Until Tom Crawford goes to Potlatch and Poultry Days, he won't understand ultimate.
Ultimate has always had two faces: absurd and serious. This contradiction is built into the very fabric of the sport. Don't believe it? Take a half step back and watch a man spend all his disposable income to scream like a blood-encrusted Viking beserker about touching a round little piece of plastic.
Crawford and Deaver are working as hard as they can to move ultimate away from its ridiculous, silly, hippie roots. I don't always agree with what they are doing, but at least in Deaver's case I know he understands what he is doing. Crawford? No. Until he has tried to throw a forehand while wearing a cardboard box decorated like a box of Wheaties or catch a breath on the Smoke Field, I won't trust him.

People need to step up.
An ongoing complaint of mine is that people don't bring it like they should. A potlatch is about over-the-top and wasteful extravagance. A trip to Value Village and Archie McFee's doesn't cut it. Get real costumes. Get some sweet props. Build a giant structure. Here are some unused themes:
Cars. Build a couple (or more) wheeled cars to push around the field. I'm not really sure how this would work, but imagine a having vehicles to race or joust on or throw water balloons from and all it takes is a couple sets of knobby wheels and plywood.
Tricycle velodrome. The name says it all. Just keep Damien Scott and Mike Grant away from it.
The Duelists. Wrestling. Foam swords. Paint ball guns. You don't like my foul call? I want satisfaction.

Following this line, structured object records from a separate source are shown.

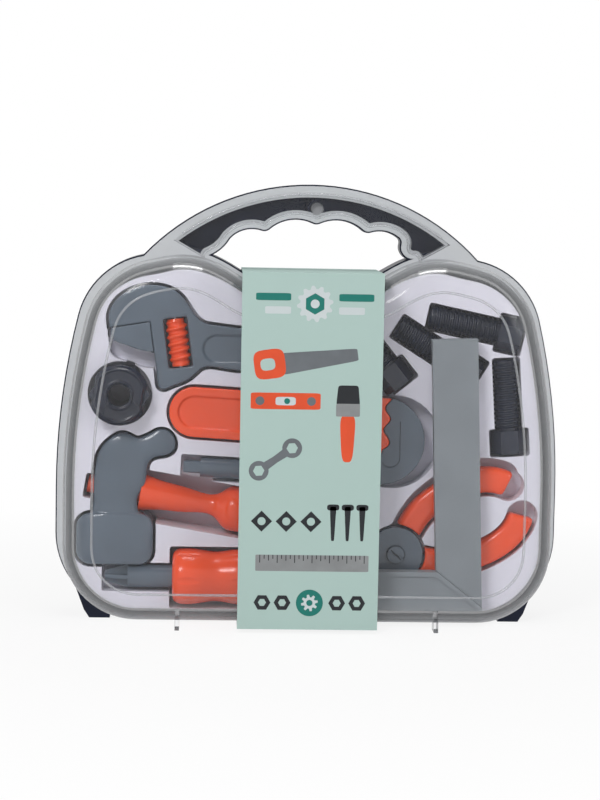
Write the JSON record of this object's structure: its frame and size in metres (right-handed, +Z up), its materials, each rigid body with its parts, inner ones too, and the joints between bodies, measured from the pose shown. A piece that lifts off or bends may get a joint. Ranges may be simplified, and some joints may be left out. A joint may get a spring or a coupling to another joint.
{
  "type": "toy tool box",
  "caption": "Toy carrying case with a clear domed lid over a white tray of toy tools, hinged to a dark rear shell, with a handle and a card band round the middle.",
  "frame": {"origin": "centre of the bounding box in plan, at the level of the feet", "axes": "+X to the viewer's right, +Y to the back, +Z up; the clear lid faces -Y"},
  "size_m": [0.2816, 0.0678, 0.2453],
  "materials": {
    "rear_black": "smooth satin",
    "clear_plastic": "clear, polished",
    "tray_white": "thin formed sheet, soft sheen",
    "card_mint": "printed board with a light coating",
    "tool_orange": "glossy",
    "tool_grey": "satin",
    "square_grey": "fine matt",
    "bolt_black": "satin",
    "pin_steel": "bright drawn wire"
  },
  "bodies": {
    "case_base": {"rear_shell": "rear_black", "tool_tray": "tray_white", "card_back": "card_mint", "square_blade": "square_grey", "square_stock": "square_grey", "bolts": "bolt_black", "nuts": "bolt_black", "wrench_pin": "pin_steel", "hinge_pin_left": "pin_steel", "hinge_pin_right": "pin_steel", "pipe_handle": "tool_orange", "hammer_handle": "tool_orange", "screwdriver_handle": "tool_orange", "pliers_grip_lower": "tool_orange", "wrench_body": "tool_grey", "hammer_head": "tool_grey", "screwdriver_shaft": "tool_grey", "driver_bit": "tool_grey", "pliers_fixed": "tool_grey", "pliers_screw": "tool_grey"},
    "lid": {"front_lid": "clear_plastic", "card_front": "card_mint"},
    "wrench_jaw": {"wrench_jaw": "tool_grey"},
    "wrench_worm": {"wrench_worm": "tool_orange"},
    "pipe_jaw": {"pipe_jaw": "tool_grey"},
    "pipe_nut": {"pipe_nut": "tool_orange"},
    "pliers_arm": {"pliers_moving": "tool_grey", "pliers_grip_upper": "tool_orange"}
  },
  "joints": [
    {"name": "lid_hinge", "type": "hinge", "parent": "case_base", "child": "lid", "pos_m": [0, 0.003, 0.0026], "axis": [1, 0, 0], "range_deg": [0, 160]},
    {"name": "wrench_jaw_slide", "type": "slide", "parent": "case_base", "child": "wrench_jaw", "axis": [0.1323, 0, -0.9912], "range_m": [0, 0.008]},
    {"name": "wrench_worm_spin", "type": "hinge", "parent": "case_base", "child": "wrench_worm", "pos_m": [-0.0734, 0.005, 0.1564], "axis": [0.1323, 0, -0.9912], "range_deg": [0, 686]},
    {"name": "pipe_jaw_slide", "type": "slide", "parent": "case_base", "child": "pipe_jaw", "axis": [0.9983, 0, -0.0576], "range_m": [0, 0.007]},
    {"name": "pipe_nut_spin", "type": "hinge", "parent": "case_base", "child": "pipe_nut", "pos_m": [0.02095, 0.0055, 0.08889], "axis": [0.9983, 0, -0.0576], "range_deg": [0, 631]},
    {"name": "pliers_pivot", "type": "hinge", "parent": "case_base", "child": "pliers_arm", "pos_m": [0.0508, 0.003, 0.0385], "axis": [0, -1, 0], "range_deg": [0, 4.5]}
  ],
  "couplings": [
    {"joint": "wrench_worm_spin", "follows": "wrench_jaw_slide", "rad_per_m": 1496},
    {"joint": "pipe_nut_spin", "follows": "pipe_jaw_slide", "rad_per_m": 1570.8}
  ]
}
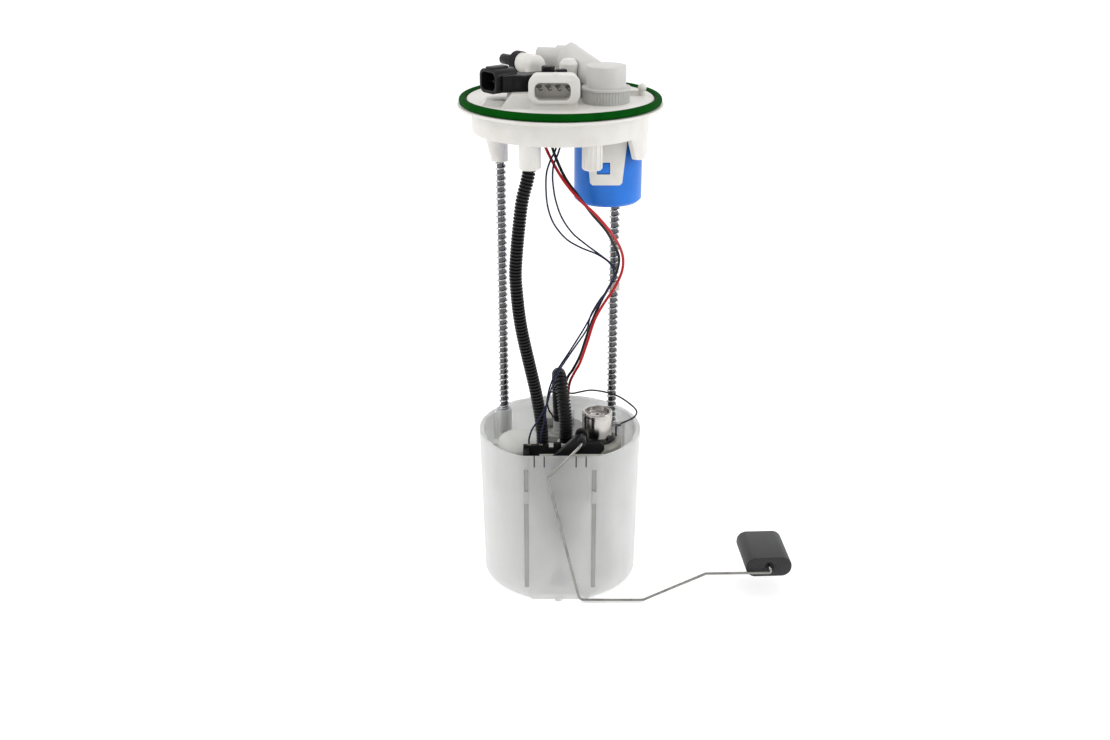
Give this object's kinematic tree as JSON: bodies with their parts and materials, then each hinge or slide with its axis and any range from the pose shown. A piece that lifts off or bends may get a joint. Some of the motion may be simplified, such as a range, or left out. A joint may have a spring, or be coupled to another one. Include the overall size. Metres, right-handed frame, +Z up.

Success in Muckamuck depended on your shirts.
CUT had spray-painted tees. Texas had ugly tie-dyes. UW and Oregon had mismatched old jerseys. Ho-dangs and the Tweeties? Full uniforms. On the women's side, the robotically identical Stanford beat Carleton in the final. While Mizu Kinney and Kate Clark played valiantly for Syzygy, their plain white t-shirts didn't match and ruined the Northfielders' chances.

Congrats to Frankus.
Frankus Flores of Downtown Brown made it 20 straight Potlatches this year. That's all but the first two. Nice work!